Auf den gekreuzigten Christus auf Golgota, Tugend und Weisheit, die die Welt zu sich bekehrt, blickten in den unsäglichen Leiden der Verbreitung des Evangeliums, mit Christus ans Kreuz genagelt, die beiden Apostelfürsten, Petrus am Kreuze sterbend, Paulus das Haupt unter dem Schwert des Schlächters beugend, Lehrmeister und Zeugen dafür, dass im Kreuz Trost und Heil liegen und dass man nicht ohne Schmerz in der Liebe Christi leben kann. Auf dieses Kreuz, das erstrahlt als der Weg, die Wahrheit und das Leben, blickten die römischen Protomärtyrer und die ersten Christen in den Stunden des Schmerzes und der Verfolgung. Blickt auch ihr, liebe Söhne und Töchter, so auf euer Leid; und ihr werdet nicht nur die Kraft finden, es fügsam anzunehmen, sondern es sogar zu lieben, euch seiner zu rühmen, so wie auch sie es geliebt und sich seiner gerühmt haben: die Apostel und die Heiligen, unsere Väter und älterenBrüder, die doch aus demselben Fleisch gemacht waren wie ihr und mit demselben Empfinden ausgestattet waren wie ihr.

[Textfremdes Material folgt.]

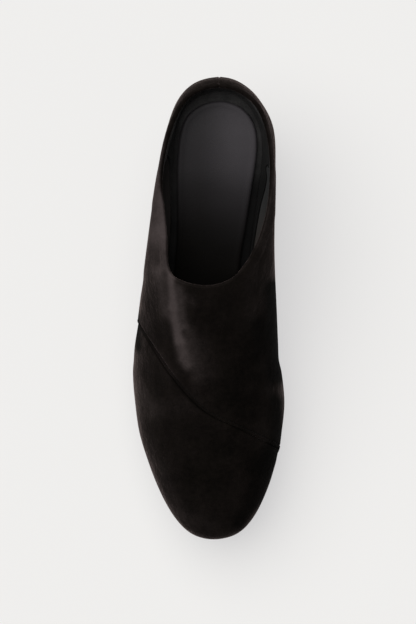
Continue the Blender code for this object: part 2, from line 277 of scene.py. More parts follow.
def upwards(turn, level):
    above = lastPoint(turn, np.minimum(level + smallStep, 2.0))
    return unit(above - lastPoint(turn, level - 2.0 * smallStep))


def outwards(turn, level):
    level = np.asarray(level, float)
    along = lastPoint(turn + smallStep, level) - lastPoint(turn - smallStep, level)
    return unit(np.cross(along, upwards(turn, level)))


def onLast(turns, levels):      # places and the way out of them, columns by rows
    return lastPoint(turns[:, None], levels), outwards(turns[:, None], levels)


def bisect(isLow, low, high):   # where a test changes from true at low to false at high
    low, high = np.array(low, float), np.array(high, float)
    for _ in range(26):
        middle = 0.5 * (low + high)
        test = isLow(middle)
        low = np.where(test, middle, low)
        high = np.where(test, high, middle)
    return low


def beforeSeam(turn, over):
    point = topPoint(np.asarray(turn, float), np.asarray(over, float))
    return last["heelY"] - point[..., 1] > seamStation(point[..., 0])


seamCorner, vampStart = last["seamCorner"], last["vampStart"]
seamOuter = float(bisect(lambda t: ~beforeSeam(t, seamCorner), vampStart, math.pi))
seamInner = float(bisect(lambda t: beforeSeam(t, seamCorner), math.pi, fullTurn - vampStart))


def splitLevel(turn):           # the seam on the vamp, and part way up the rear walls
    turn = np.mod(turn, fullTurn)
    onVamp = (turn > seamOuter) & (turn < seamInner)
    crossed = bisect(lambda over: beforeSeam(turn, over), np.zeros(turn.shape), np.ones(turn.shape))
    behind = np.minimum(np.mod(seamOuter - turn, fullTurn), np.mod(turn - seamInner, fullTurn))
    rear = mix(last["seamCorner"], last["rearSplit"], smooth(behind))
    return 1.0 + np.where(onVamp, np.maximum(crossed, last["seamCorner"]), rear)


def columnSteps(turns, start):          # levels from start to the collar, and the way between them
    levels = mix(np.asarray(start, float)[:, None], 2.0, np.linspace(0.0, 1.0, 160))
    return levels, np.linalg.norm(np.diff(lastPoint(turns[:, None], levels), axis=1), axis=-1)


def climb(turns, start, lengths):       # levels reached after walking these lengths up each column
    levels, steps = columnSteps(turns, start)
    walked = np.concatenate([np.zeros((len(turns), 1)), steps.cumsum(axis=1)], axis=1)
    return np.array([np.interp(*column) for column in zip(lengths, walked, levels)])


def columnLength(turns, start):
    return columnSteps(turns, start)[1].sum(axis=1)


def makeSeamPath():             # up the inner end, across the vamp and down the outer end
    upright = np.linspace(-1.0, 1.0 + last["seamCorner"], 60)
    across = np.linspace(seamInner, seamOuter, 400)
    return np.concatenate([
        lastPoint(seamInner, upright),
        lastPoint(across, splitLevel(across)),
        lastPoint(seamOuter, upright[::-1]),
    ])


seamPath = makeSeamPath()


def pathDistance(points, path):
    flat = points.reshape(-1, path.shape[1])
    start, way = path[:-1], np.diff(path, axis=0)
    longSquare = np.maximum((way ** 2).sum(axis=1), 1e-9)
    nearest = np.empty(len(flat))
    for k in range(0, len(flat), 4000):
        part = flat[k:k + 4000, None, :] - start
        share = np.clip((part * way).sum(axis=2) / longSquare, 0.0, 1.0)
        nearest[k:k + 4000] = np.linalg.norm(part - share[..., None] * way, axis=2).min(axis=1)
    return nearest.reshape(points.shape[:-1])


def seamDistance(points):
    return pathDistance(points, seamPath)


print("last ready")


def newObject(name, data):
    thing = bpy.data.objects.new(name, data)
    bpy.context.scene.collection.objects.link(thing)
    return thing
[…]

Betrachtet euer Leid und eure Mühsal durch den Schmerz des Gekreuzigten, durch den Schmerz der Jungfrau, dem unschuldigsten und an der Passion des Herrn am stärksten Anteil nehmendenGeschöpf – und lernt zu verstehen, dass die Ähnlichkeit mit dem Bild des Sohnes Gottes, König der Schmerzen, der erhabenste und sicherste Weg zum Himmel und zum Sieg ist. Blickt nicht nur auf die Dornen, wenn euch der Schmerz erfasst und peinigt, sondern blickt auf das Verdienst, das aus euren Schmerzen erblüht wie die Rose einer himmlischen Blume. Dann werdet ihr mit der Gnade Gottes den Mut und die Stärke jenes christlichen Heroismus finden, der zugleich Opfer und Sieg ist und Frieden, der jeden Sinn übersteigt; ein Heroismus, den euer Glaube von euch fordern darf.

„Endlich aber [sagen wir mit den Worten des Petrus]: seid alle eines Sinnes, voll Mitgefühl und brüderlicher Liebe, seid barmherzig und demütig! Vergeltet nicht Böses mit Bösem noch Kränkung mit Kränkung! Stattdessen segnet...: So wird in allem Gott verherrlicht durch Jesus Christus. Sein ist die Herrlichkeit und die Macht in alle Ewigkeit“ (1Petr 3, 8-9; 4, 11).